McNeil's youngest son, eight-year-old Tre-Anri, is said to be traumatised by his mother being locked up in prison and is receiving psychiatric care. Inmates are not allowed mobile phones and McNeil, in a letter she wrote from prison, said she found it difficult to keep in touch with her son, who is a British national. "This country says it puts children first, but it's clear it doesn't," she wrote. "How can you separate a mother from her child for so long? I should be released to look after my children – that's every mother's right. I think they moved me from Yarl's Wood to cover up what they'd done: to stop my ability to talk out."
The Yarl's Wood hunger strike lasted for five weeks until an outbreak of trouble during which McNeil claims she was beaten and then put in isolation for four weeks before being moved to Holloway, Britain's largest women's jail.
Two other alleged ringleaders – Sheree Wilson from Jamaica and Aminata Camara from Guinea in west Africa – were also moved to Holloway. All three are expecting bail hearings this week.
McNeil, who has lived in the UK for more than 10 years, was arrested in September 2008 for possession of cannabis for personal use. She served a six-month prison sentence and was detained in Yarl's Wood upon her release in January 2009. It is now more than two years since she was able to care for her son.
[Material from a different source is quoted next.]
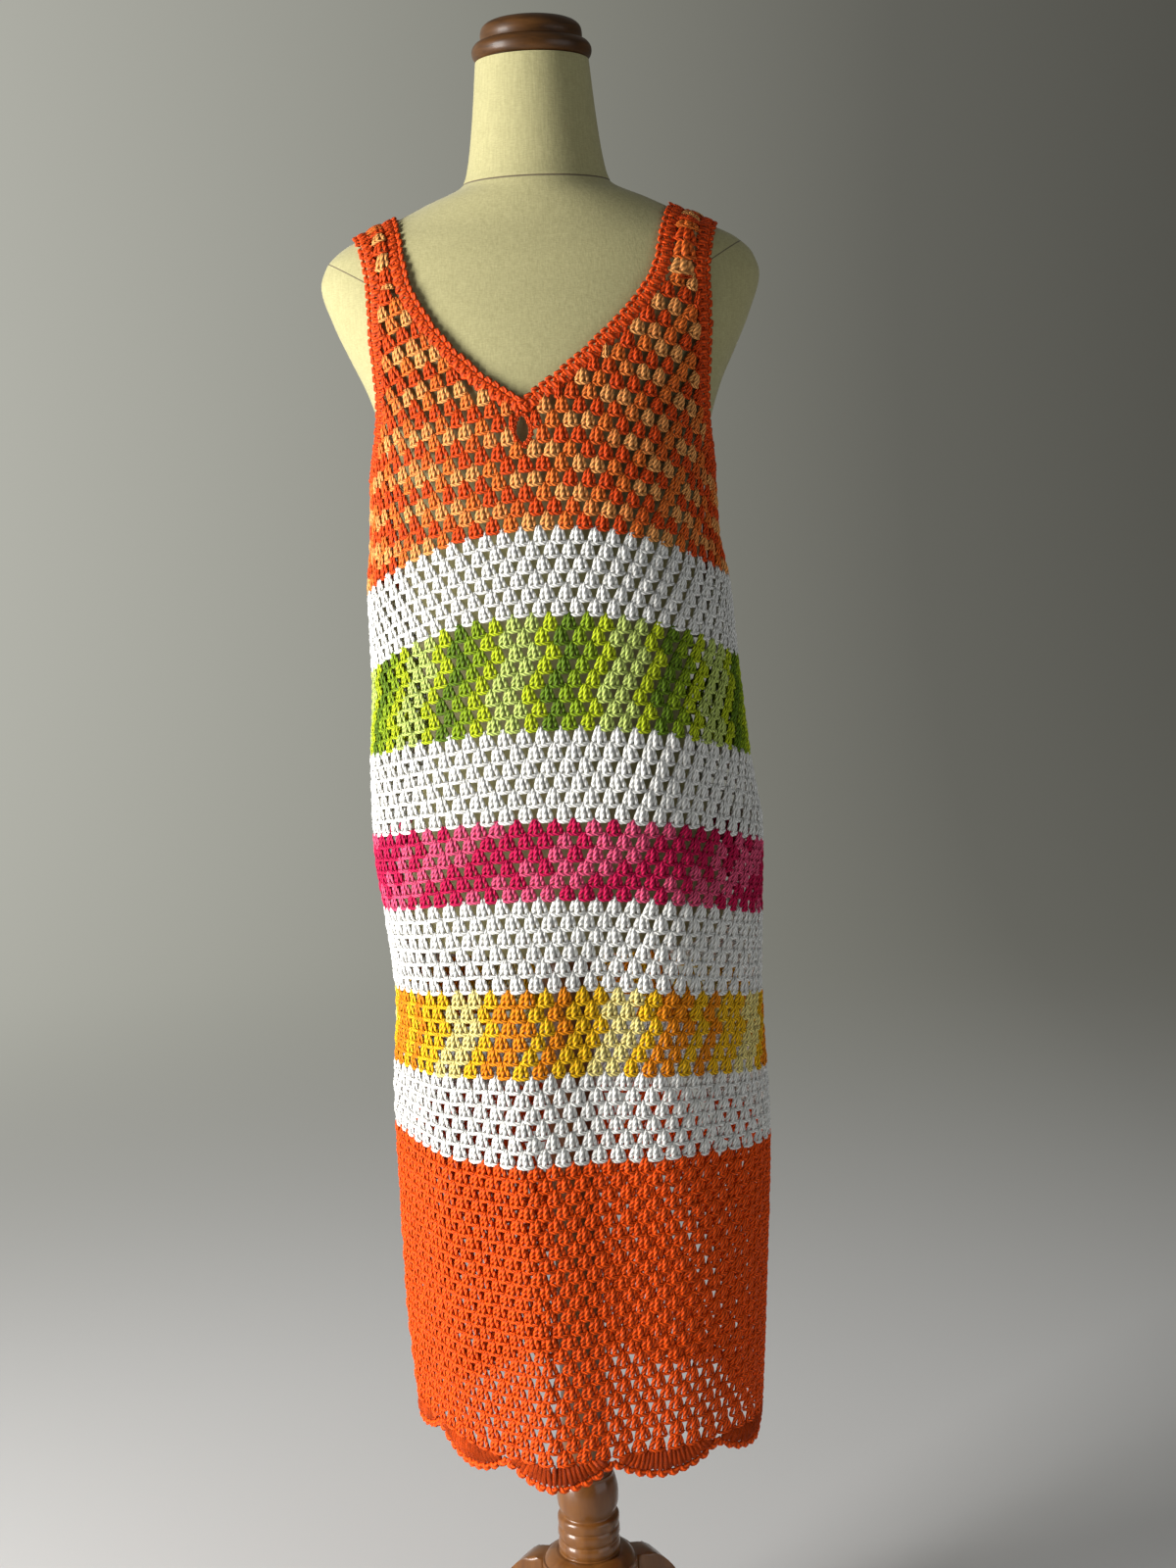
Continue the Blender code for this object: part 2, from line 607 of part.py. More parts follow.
def leg(name, angle, collection):
    """One cabriole leg: a flat outline with thickness, its edges eased, its foot flat."""
    curve = bpy.data.curves.new(name + "_outline", "CURVE")
    curve.dimensions = "2D"
    curve.fill_mode = "BOTH"
    curve.extrude = 0.5 * LEG_THICKNESS
    outline = curve.splines.new("POLY")
    outline.points.add(len(LEG_OUTLINE) - 1)
    for point, (reach, height) in zip(outline.points, LEG_OUTLINE):
        point.co = (HUB_RADIUS + reach, height, 0.0, 1.0)
    outline.use_cyclic_u = True
    guide = bpy.data.objects.new(name + "_outline", curve)
    collection.objects.link(guide)
    shape = guide.evaluated_get(bpy.context.evaluated_depsgraph_get())
    data = bpy.data.meshes.new_from_object(shape)
    bpy.data.objects.remove(guide, do_unlink=True)
    work = bmesh.new()
    work.from_mesh(data)
    bmesh.ops.remove_doubles(work, verts=work.verts, dist=0.00005)
    work.transform(Matrix.Rotation(math.radians(90.0), 4, "X"))
    bmesh.ops.recalc_face_normals(work, faces=work.faces)
    work.to_mesh(data)
    work.free()
    data.name = name
    data.materials.clear()
    thing = add_object(name, data, "honey_wood", collection)
    thing.rotation_euler = (0.0, 0.0, math.radians(angle))
    ease = thing.modifiers.new("eased edges", "BEVEL")
    ease.width = 0.003
    ease.segments = 2
    ease.limit_method = "ANGLE"
    ease.angle_limit = math.radians(60.0)
    return thing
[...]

She is awaiting the outcome of a judicial review of her case after being refused leave to remain in the UK. Her lawyers say her child's welfare would be affected if she returned to Jamaica. Her brother was killed by gangs in March 2010 following his forced removal from the UK.
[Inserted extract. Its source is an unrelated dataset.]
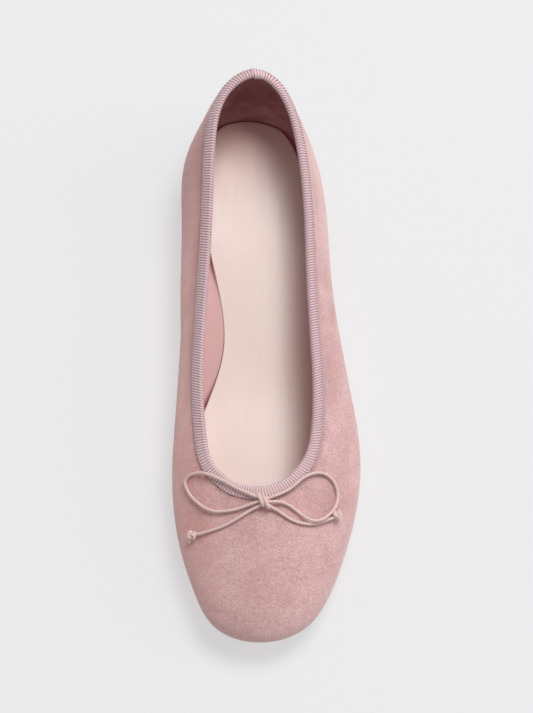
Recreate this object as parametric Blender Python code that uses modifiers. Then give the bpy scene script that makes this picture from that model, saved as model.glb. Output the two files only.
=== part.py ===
"""Ballet flat, left shoe, built the way a maker puts it together.

A hollow suede upper stands on a thin outsole with a low stacked heel. A folded tape binds the
topline, a sock covers the inside of the sole, and a thin round cord is tied in a bow at the throat.

Frame: metres, +Z up, heel towards +Y, toe towards -Y, the inner (medial) side towards -X.
The origin is on the floor, under the middle of the outline.
"""

from collections import namedtuple
from math import cos, pi, radians, sin

import bmesh
import bpy
import numpy as np
from mathutils import Vector

# Driving dimensions of the last and the shoe
LENGTH = 0.243
BALL_WIDTH = 0.080
HEEL_WIDTH = 0.059
VAMP_LENGTH = 0.0608        # toe tip to the front of the throat
BACK_LEAN_IN = 0.0054       # how far the topline leans in over the heel's bulge
THROAT_HEIGHT = 0.0388      # top of the throat above the floor
BACK_HEIGHT = 0.0565        # top of the heel above the floor

# Sole and heel
OUTSOLE = 0.0030
SOLE_MARGIN = 0.0015        # the outsole shows this much around the upper's lower edge
SOLE_BEVEL = 0.0006
TOE_SPRING = 0.0072
HEEL_HEIGHT = 0.0100
HEEL_LIFT = 0.0030
HEEL_TAPER = 0.0012
HEEL_LENGTH = 0.0610        # from the back of the outline to the heel's front face
BREAST_HOLLOW = 0.0040
BREAST_STEP = 0.0010        # level sole in front of the heel's front face
TREAD_BACK = -0.0200        # the forefoot's flat tread runs from here
TREAD_FRONT = -0.0600       # to here

# Upper, tape and sock
WALL = 0.0013
TAPE = 0.0006
TAPE_OUTSIDE = 0.0044       # how far the tape comes down outside
TAPE_INSIDE = 0.0040        # and inside
SOCK = 0.0020
SOCK_GAP = 0.0009           # between the wall's lower edge and the sock
GAP = 0.0003                # between pieces that rest on each other
FEATHER_RISE = radians(20)  # slope of the wall where it meets the sole

# Curves of the wall, as shares of the way that each bridges
LOW_HANDLE = 0.55           # handles of the curve below the widest point
LEVEL_REACH = 0.50          # handle at the topline, where the wall comes in level
UPRIGHT_REACH = 0.20        # and where it stands upright
REACH_BEND = 0.8
LEVEL_FULLNESS = 0.62       # handle above the widest point, where the wall comes in level
UPRIGHT_FULLNESS = 0.31     # and where it stands upright

# Where the local width goes over from the heel's to the ball's, as shares of the length
HEEL_WIDTH_TO = 0.32
BALL_WIDTH_FROM = -0.17

# Bow: a thin round cord, placed from the front of the throat
CORD = 0.0015
CORD_SPACING = 2.5          # points along a cord's tube, in diameters
KNOT = (0.0022, 0.0027, 0.0016)     # half sizes of the bow's knot
KNOT_PLACE = (-1.9, -5.7, 1.3)      # in millimetres, like the routes below
KNOT_TURN = radians(-20)
END_KNOT = 0.0019           # radius of the knot at the end of a tail
SHOULDER = radians(40)      # where the end knot's ball goes over into its neck
STUB = 0.0034               # cut end of the cord, from the middle of its knot

# Fineness of the solids
AROUND = 88
UPPER_ROWS = 12
ROW_CROWDING = 0.9          # under 1 the upper's rows lie closer together near the sole
SOLE_STATIONS = 34
OUTLINE_SAMPLES = 1440
HEEL_ARC = 25               # points of the heel's outline
BREAST_ARC = 9              # points of its front face, corners included
KNOT_SIDES = 12
KNOT_RINGS = 8
END_KNOT_SIDES = 10
SHARP = radians(40)

# One row for each rib of the last, from the back of the heel round the inner side to the toe and
# back along the outer side. wide_x and wide_y: the rib's widest point, as shares of the local
# width and of the length. top_x and along: the topline, as a share of the local width and a share
# of the way from the throat to the back of the topline. rise: the topline's height, 0 at the
# throat's and 1 at the back's. swell: height of the widest point, as a share of the wall.
# tuck: how far the wall turns in under the foot, as a share of the ball width. lean: slope of
# the wall at the topline, in degrees from level.
Rib = namedtuple("Rib", "name wide_x wide_y top_x along rise swell tuck lean")
RIBS = [
    Rib("heel back",            -0.090, 0.499, -0.076, 1.000, 1.00, 0.24, 0.094, 38),
    Rib("inner heel corner",    -0.352, 0.454, -0.275, 0.962, 0.93, 0.24, 0.062, 40),
    Rib("inner heel side",      -0.578, 0.364, -0.385, 0.855, 0.69, 0.25, 0.088, 44),
    Rib("inner quarter",        -0.596, 0.257, -0.403, 0.705, 0.38, 0.28, 0.115, 46),
    Rib("inner arch back",      -0.552, 0.146, -0.394, 0.549, 0.17, 0.35, 0.180, 46),
    Rib("inner arch front",     -0.504, 0.035, -0.382, 0.394, 0.07, 0.42, 0.214, 45),
    Rib("inner waist",          -0.487, -0.068, -0.366, 0.250, 0.00, 0.44, 0.140, 43),
    Rib("inner ball back",      -0.495, -0.154, -0.343, 0.146, -0.03, 0.40, 0.088, 38),
    Rib("inner ball",           -0.497, -0.245, -0.311, 0.071, -0.04, 0.35, 0.068, 30),
    Rib("inner toe side",       -0.461, -0.331, -0.250, 0.035, -0.04, 0.30, 0.062, 23),
    Rib("inner toe",            -0.388, -0.409, -0.193, 0.014, -0.03, 0.25, 0.058, 18),
    Rib("inner toe corner",     -0.285, -0.471, -0.134, 0.004, -0.01, 0.21, 0.056, 16),
    Rib("toe tip",              -0.050, -0.500, -0.063, 0.000, 0.00, 0.20, 0.056, 15),
    Rib("outer toe corner",      0.213, -0.471, 0.002, 0.003, -0.01, 0.21, 0.056, 16),
    Rib("outer toe",             0.340, -0.409, 0.063, 0.013, -0.03, 0.25, 0.058, 18),
    Rib("outer toe side",        0.427, -0.331, 0.127, 0.032, -0.04, 0.30, 0.062, 23),
    Rib("outer ball",            0.489, -0.245, 0.197, 0.072, -0.04, 0.35, 0.064, 30),
    Rib("outer ball back",       0.499, -0.154, 0.241, 0.135, -0.04, 0.38, 0.070, 40),
    Rib("outer waist",           0.474, -0.068, 0.263, 0.244, 0.00, 0.41, 0.086, 49),
    Rib("outer arch front",      0.449, 0.035, 0.270, 0.394, 0.07, 0.40, 0.104, 55),
    Rib("outer arch back",       0.441, 0.146, 0.282, 0.549, 0.16, 0.35, 0.104, 58),
    Rib("outer quarter",         0.452, 0.257, 0.288, 0.705, 0.38, 0.28, 0.094, 58),
    Rib("outer heel side",       0.380, 0.364, 0.229, 0.855, 0.69, 0.25, 0.086, 50),
    Rib("outer heel corner",     0.162, 0.454, 0.100, 0.963, 0.93, 0.24, 0.062, 42),
]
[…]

Cristel Amiss of the Black Women's Rape Action Project said: "When people stand up against authority they're targeted and that's the price they are paying. The hunger strikers demanded the immediate release from detention of all mothers separated from their children, and all vulnerable people, including survivors of rape and other torture."
A high court judge has ruled that two mothers and their children were unlawfully detained at Yarl's Wood, putting the spotlight on the government's pledge to end the detention of children in immigration centres by May.
It is understood the Home Office identified the women as troublemakers and detained them in Holloway while their immigration cases were reviewed. Officials say there is no evidence of an assault by immigration staff at Yarl's Wood following the hunger strike.